In this decade, three biopics/docudramas and two comedies have won, by far the most in either category when compared to any decade before it. What does that mean? Maybe an Academy in flux. During previous Academy president Cheryl Boone Isaacs’s administration, the size and diversity of the voting body grew significantly. There are approximately 8,000 members in the group now, and many of those new members are internationally based, many more are women, and a vast number more are nonwhite. What makes a Best Picture to them, rather than, say, the body that picked 2012 winner The Artist? Who knows? At the start of 2016, the Academy’s 6,241 members were approximately 92 percent white and 75 percent male. Boone Isaacs vowed to double the number of women and members of color by 2020. Things are changing; history is not immutable. But the Academy has a new president, cinematographer John Bailey, and other issues to contend with. (A host, for example, would be useful.) As the Academy tangles with its own future—how the world see its biggest showcase and decides on its merits—it would behoove the group to drill down a bit on what it is rewarding. In theory, the wide-open nature of this year’s race—and the presence of several box office hits—should portend wild anticipation for the ceremony. I’m not sure whether that’s the case.
This year we’re almost certain to have our first comic book film, Black Panther, nominated. For better and worse, Marvel movies are the Westerns of our time—good for business and complicated by industry biases.
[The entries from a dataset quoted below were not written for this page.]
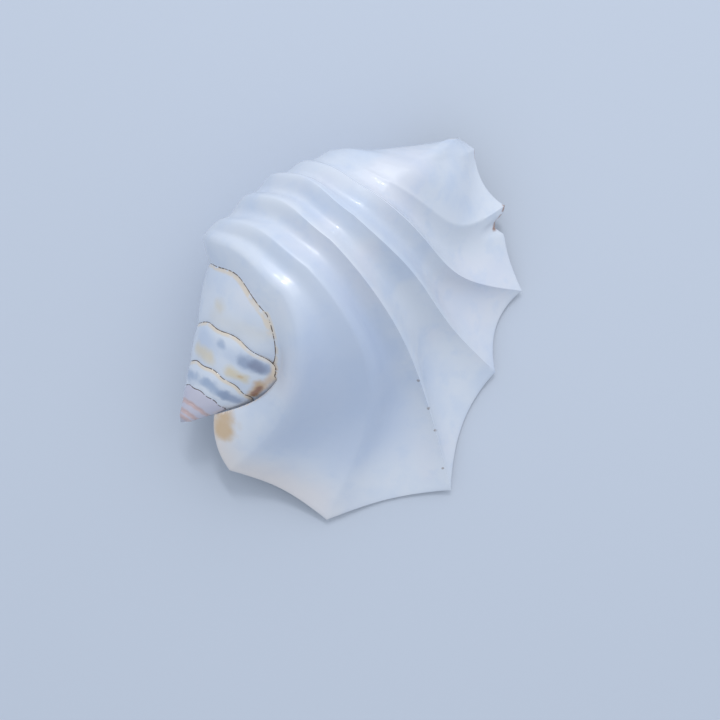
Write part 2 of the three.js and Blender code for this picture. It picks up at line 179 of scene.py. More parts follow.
@dataclass
class LastWhorl:
    """The last whorl and the flared lip: one wall with an outside and an inside.

    Places round it are in degrees of growth: 0 over the top, -90 at the left, -180 on the belly. Places
    along it count the lines, from the seam at 0 to the canal at 8.
    """
    whorl_step: float = 1.58        # each whorl is this much larger than the one before
    lip_end: float = 120
    lip_root: tuple[float, ...] = (-60, -30, 0)     # places on the coil that the lip's curves start from
    top: Fade = Fade(-120, 120)     # from the coil's shape at the left to that over the top
    rise_at: float = -34            # where the lines swing out before the top
    rise_wide: float = 22
    inner_share: float = 0.86       # the turn inside is a little slimmer
    inner_turn: Fade = Fade(-200, -100)
    cavity_near: float = 58         # where the inside ends, by the seam and further on
    cavity_far: float = -80
    cavity_change: Fade = Fade(2.3, 2.4)
    cavity_lean: float = 0.75
    hollow_skew: float = 1.35       # the deepest place of a hollow lies nearer the next rib
    hollow_inside: float = 0.85     # the inside of the wall has most of the hollows' depth
    hollow_deepens: Fade = Fade(-120, 110)
    hollow_sharpens: Fade = Fade(-60, 90)
    hollow_shallows: Fade = Fade(70, 50)
    hollow_edge: float = 0.5        # the share of its depth that a hollow loses at the lip's edge
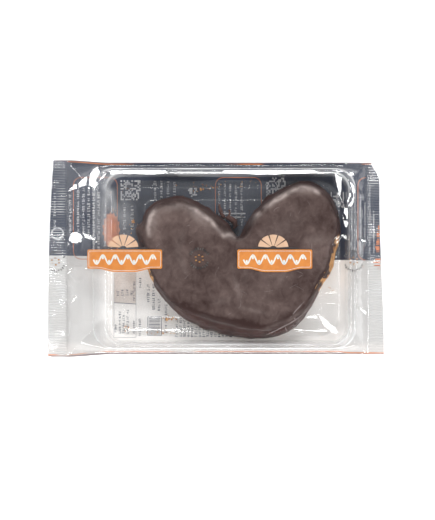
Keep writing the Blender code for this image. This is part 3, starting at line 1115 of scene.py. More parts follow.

The best are larded with deep subtext; the worst move the chains at cineplexes every weekend. And like Westerns, which stretched some 60 years between Best Picture wins for Cimarron in 1932 and Dances With Wolves in 1991, I think it will be some time before an MCU entrant wins the award. Something seems wrong and overdetermined about that, in the same way there was something wrong about Dances With Wolves over Goodfellas, one of the iconic Oscar Travesties of our time.
I saw Black Panther on a big screen again this weekend; it was my third time. I was blown away, again. The depth of the ideas—isolationism, succession, abandonment, technocracy—overwhelmed me. It is the work of people with so much on their minds, so much to say about our past and where we’re going. This feels explicitly like what the Oscars should be celebrating. Sure, there are war rhinos and speeches about vibranium and a shoot-out in a casino in South Korea. But is it really any sillier than Lord of the Rings: The Return of the King? What about 1957’s Best Picture winner, Around the World in 80 Days? Or 1930’s The Broadway Melody? Of course not. But Black Panther lives in that amniotic bubble of Happy To Be There, an obligatory nod at a movie that many believe should feel fortunate to even have a seat at the table. Black Panther likely will join its Western brethren like Shane, The Treasure of the Sierra Madre, High Noon, Stagecoach, and Butch Cassidy and the Sundance Kid among the genre classics that were Best Picture also-rans. Honestly, I don’t think Bohemian Rhapsody has a case against Avengers: Infinity War. And certainly not against Spider-Man: Into the Spider-Verse. But I’m confident BoRhap will be announced January 22, while I do not expect to see Thanos. This is how it works. Just nine comedies have won Best Picture. Tom Hooper has one Oscar, and Stanley Kubrick died with zero. Return of the King is the only fantasy story to ever win. (We’ll see whether Green Book can make it two.) Crash won.
There is no precedent for 2017 winner Moonlight. Last year’s winner is the first that could be categorized as “science fiction.” I thought of opening this column with a rude, semi-rhetorical question: When’s the last time you revisited The Shape of Water? I changed my mind, but I can’t get past the idea. The Shape of Water wasn’t the best film of 2017. It isn’t Guillermo del Toro’s best film. It wasn’t even the year’s best movie about interspecies love. But it satisfied a historicity that the Academy appreciates. It was del Toro’s love letter to the kind of creature features he grew up on, an intellectual circumnavigation of his own work and the inspirations that informed it. When it won, I wrote, “What The Shape of Water’s win creates is a far more subtle change, one that tells the story of the ongoing push-pull of popcorn movie acceptance in the Academy.” And Guillermo del Toro is worthy of an Oscar, whatever that means. So what will we do in 10 years, when Jordan Peele has made six or seven features, while Get Out is his Mean Streets, overlooked in its time? Will we just write another column and sigh into the void, wondering about the purpose of this particular gear in the entertainment industrial complex? If the Oscars are still around, yes we will. But in the meantime, the Academy has a chance to clarify its future immediately after these awards. To either go forward with the Popular Oscar or shelve it indefinitely; to clearly define what its most prestigious award means and how to arrive at it. To fix what’s left of the Academy Awards.
There is no winner that will satisfy all. If The Favourite makes a late-stage bid, it will be decried as oddball royalty-mongering. If BlacKkKlansman rises quickly, we will remember it as Spike Lee’s The Departed, the makeup win he should have had for Do the Right Thing. If Vice wins, we will decry the implications of celebrating a ghoul. If Green Book wins, we will rend our garments and compose our think pieces. If Bohemian Rhapsody wins, we will riot. If A Star Is Born wins, we will lament our poptimist future. If Black Panther wins, we will moan about corporate infantilism. If Roma wins, we will cower before the Netflix Death Star. There will be no winners February 24, but it sure is an honor just to be nominated.